Useful info to help troubleshooting the issue:

My graphics card driver is up to date and I double checked that last week (actually AMD
discontinued support for my “ancient” card).
My idle stats shown using HWMonitor in this image

I never updated my windows since I installed it in March 2016.

I only replaced my PSU once during the last 6 years.

I checked the Kernel Log and it showed error 41 with empty parameters.


Finally, these are a few questions I think would help troubleshoot my issue:

• Does the crippled color incident mean it’s a GPU fault or it’s not necessarily the case? Knowing that the average temp of my GPU idling is 37C in ~16C room temp.

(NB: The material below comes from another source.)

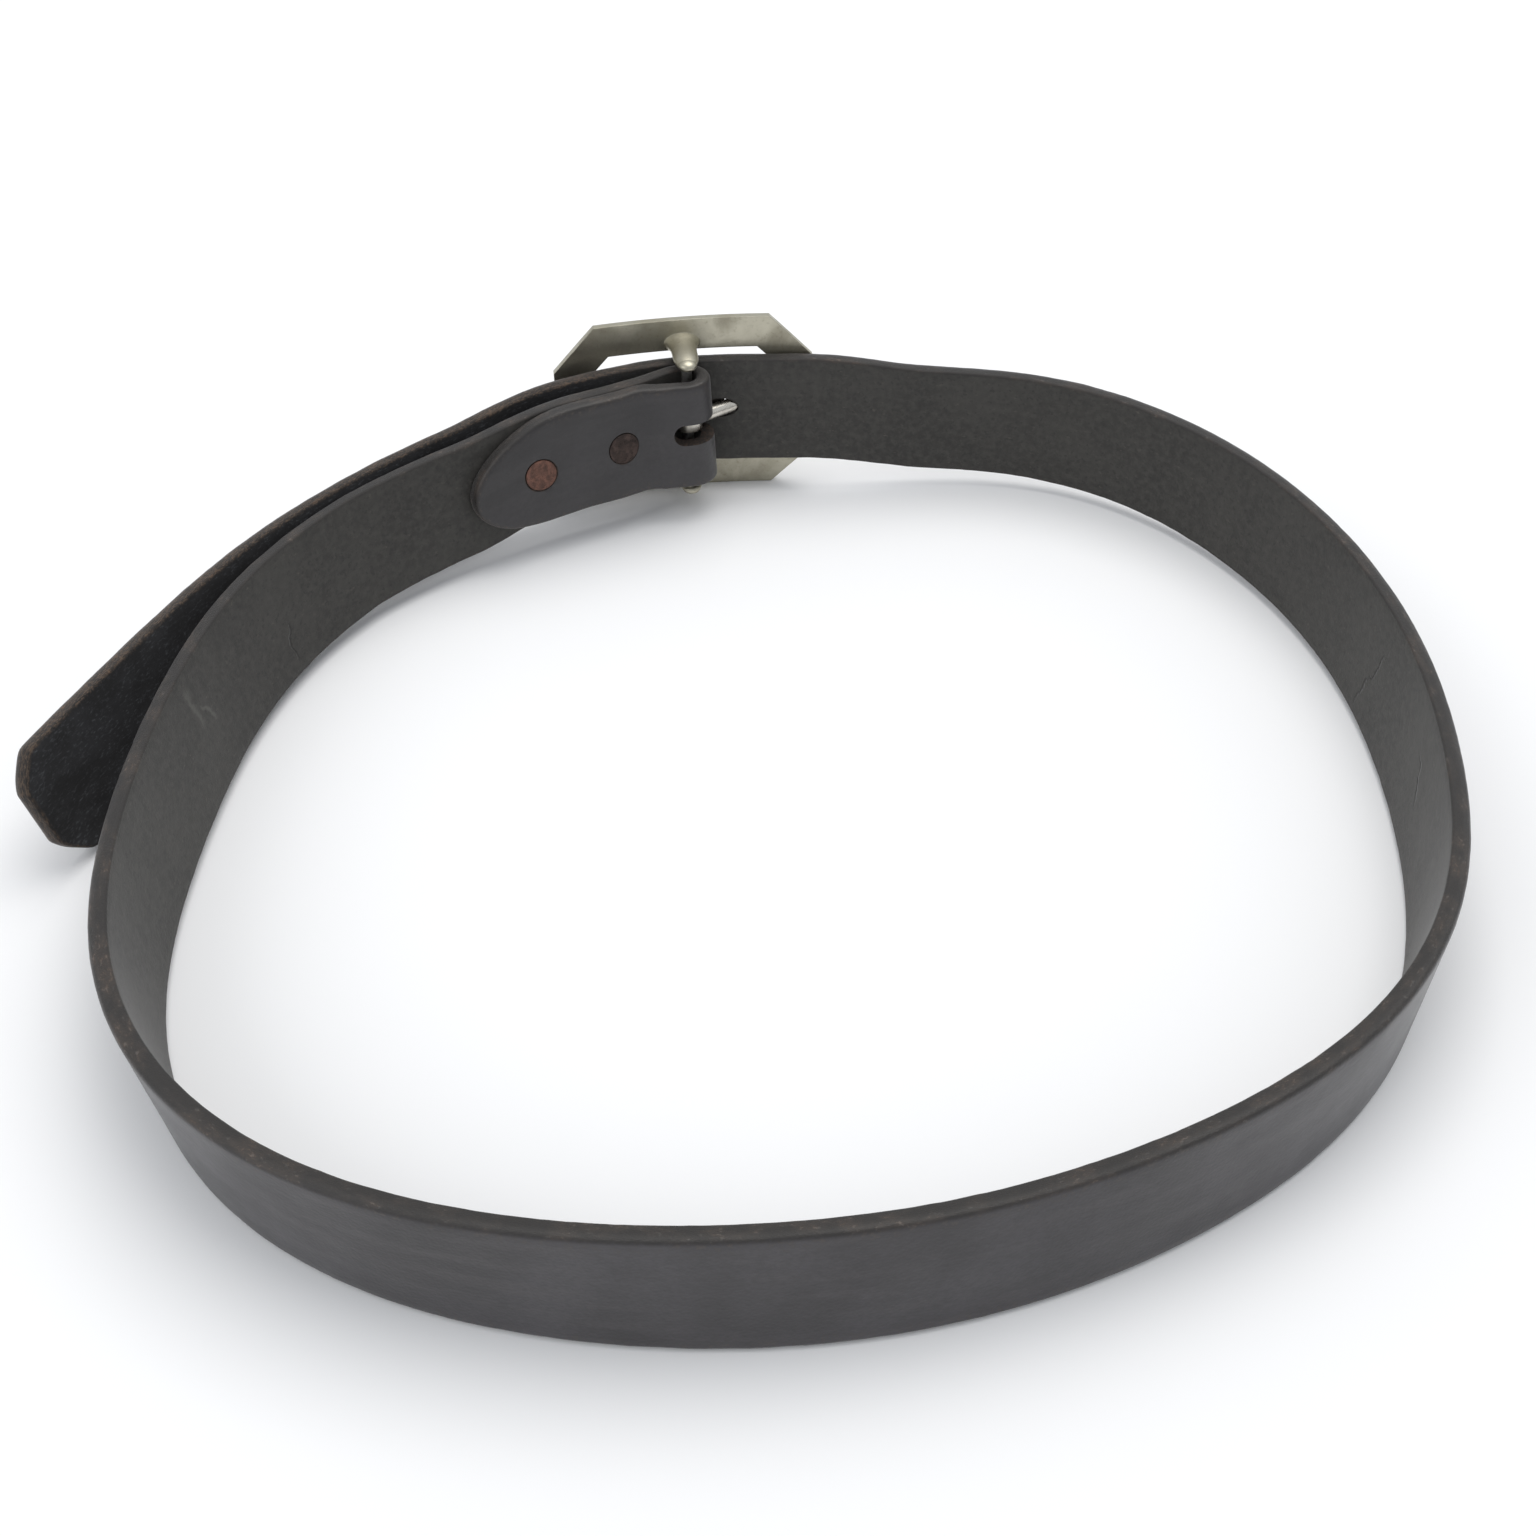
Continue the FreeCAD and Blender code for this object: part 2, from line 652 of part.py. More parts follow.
def bar_bore():
    """Bored through the lower lug and blind in the upper one."""
    below = FRAME_HEIGHT / 2.0
    return Part.makeCylinder(BAR_DIAMETER / 2.0, below + BAR_TOP, Vector(0, 0, -below))


def make_frame():
    body = frame_plate().fuse([lug(-1), lug(1)])
    return place_on_buckle(body.cut(bar_bore()))


def make_bar():
    return place_on_buckle(Part.makeCylinder(BAR_DIAMETER / 2.0, BAR_TOP + BAR_BOTTOM,
                                             Vector(0, 0, -BAR_BOTTOM)))


# ---------------------------------------------------------------- prong
def prong_path():
    """From inside the eye's wall, straight through the strap, then bent down to the rail."""
    bend = Vector(PRONG_BEND_U, PRONG_BEND_Y, 0)
    start = Vector(bend).normalize() * (PRONG_EYE_OUTSIDE - PRONG_EYE_INSIDE + 1.0)
    tip = Vector(PRONG_TIP_U, PRONG_TIP_Y, 0)
    to_start = (start - bend).normalize()
    to_tip = (tip - bend).normalize()
    a = bend + to_start * (PRONG_CORNER / 2.0)
    b = bend + to_tip * (PRONG_CORNER / 2.0)
    arc = Part.BezierCurve()
    arc.setPoles([a, bend, b])
    return Part.Wire([Part.makeLine(start, a), arc.toShape(), Part.makeLine(b, tip)]), start, tip


def make_prong():
    half = PRONG_DIAMETER / 2.0
    path, start, tip = prong_path()
    along = Vector(start).normalize()
    circle = Part.Wire(Part.makeCircle(half, start, along))
    shank = path.makePipeShell([circle], True, False)
    eye = Part.makeCylinder(PRONG_EYE_OUTSIDE, PRONG_DIAMETER, Vector(0, 0, -half))
    bore = Part.makeCylinder(PRONG_EYE_INSIDE, 2.0 * PRONG_DIAMETER, Vector(0, 0, -PRONG_DIAMETER))
    ball = Part.makeSphere(half, tip)
    prong = eye.fuse([shank, ball]).cut(bore)
    prong.translate(Vector(0, 0, PRONG_W))
    return place_on_buckle(prong)


# ---------------------------------------------------------------- write the pieces
def build():
    pieces = {
        "strap": make_strap(),
        "buckle_frame": make_frame(),
        "center_bar": make_bar(),
        "prong": make_prong(),
        "rivet_fold": make_rivet(RIVET_FOLD_U),
        "rivet_flap": make_rivet(RIVET_FLAP_U),
        "burr_fold": make_burr(RIVET_FOLD_U),
        "burr_flap": make_burr(RIVET_FLAP_U),
    }
    box = FreeCAD.BoundBox()
    for shape in pieces.values():
        box.add(shape.optimalBoundingBox(False))
    to_origin = Vector(-box.Center.x, -box.Center.y, -box.ZMin)
    os.makedirs("parts", exist_ok=True)
    for name, shape in pieces.items():
        shape.translate(to_origin)
        shape.exportStep(os.path.join("parts", name + ".step"))
        print(name, "valid", shape.isValid(), "solids", len(shape.Solids),
              "volume", round(shape.Volume, 1))
    print("size", round(box.XLength, 1), round(box.YLength, 1), round(box.ZLength, 1))
    print("bar at", tuple(round(value, 3) for value in (BAR + to_origin)))
    print("bar direction", tuple(round(value, 5) for value in UP))


build()
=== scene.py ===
import json
import math

import bmesh
import bpy
import numpy as np
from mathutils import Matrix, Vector, noise


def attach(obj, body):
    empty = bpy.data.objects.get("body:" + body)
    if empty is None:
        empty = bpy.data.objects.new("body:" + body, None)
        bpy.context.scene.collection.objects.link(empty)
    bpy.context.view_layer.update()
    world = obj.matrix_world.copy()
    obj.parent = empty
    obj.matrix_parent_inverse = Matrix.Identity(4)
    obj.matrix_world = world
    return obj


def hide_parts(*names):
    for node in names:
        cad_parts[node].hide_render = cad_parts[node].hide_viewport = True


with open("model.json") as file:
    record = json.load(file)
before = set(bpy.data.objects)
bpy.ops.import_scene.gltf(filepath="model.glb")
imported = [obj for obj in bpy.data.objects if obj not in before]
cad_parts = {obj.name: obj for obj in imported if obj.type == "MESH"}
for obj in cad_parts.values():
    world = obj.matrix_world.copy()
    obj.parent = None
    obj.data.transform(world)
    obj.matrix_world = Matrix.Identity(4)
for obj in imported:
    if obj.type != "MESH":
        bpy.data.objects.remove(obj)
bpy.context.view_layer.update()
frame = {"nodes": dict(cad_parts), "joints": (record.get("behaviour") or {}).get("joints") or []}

# The looks of a leather belt with an octagonal buckle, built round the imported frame.
# The strap is drawn flat, with its rounded edges, and then laid along the path of the real strap.
# Lengths below are millimetres in the loop's own frame; vertices are written in metres.
MM = 0.001

# ---------------------------------------------------------------- strap dimensions
STRAP_WIDTH = 35.0
STRAP_THICKNESS = 4.8
FOLD_THICKNESS = 4.0          # skived down where it folds round the bar
SKIVE_END = 14.0
LAYER_GAP = 0.25
FLAP_GAP = 0.12
HALF_WIDTH = STRAP_WIDTH / 2.0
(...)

• Can this be one of the CPUs getting very hot exponentially fast at some point? I pushed the pump of my 650 cooler last week then it would make the PC boot up after refusing to boot.

• Could this be some electrostatic discharges that accumulate over the board and fluctuate by leaving it off for a few days? Where and how should I clear those charges manually if necessary?

• How can I know if it's NOT my PSU for sure? In fact, I run heavy duty applications and this never seems to cause any trouble 95% of the time. The crashes happen simply when they happen at the best description.

To be honest, this baby survived some really tough times with me. Through the last 6 years I mostly left it running for days and maybe weeks with the CPU rendering large animations and operating at 100%. Sometimes the heat was so excessive that it would shut itself down with a long beep, but I would start it up again in 10 minutes and it worked flawlessly. It’s also worth mentioning that all of that happened while the two CPU coolers (Antec Kuhler 620 water loops) were not even hung to the back of the case. They were simply dangling down facing the bottom of the case all these years and I didn’t know! (I am not the one who built it initially).
My point is: All of this never caused an issue and the performance was rock solid.

Thank you a lot for reading! Sorry for the LONG post, but I tried to lay it all out to make it easier for you. I truly appreciate your help as this is my main source of income and I use it for professional work.

All help is appreciated, thank you again.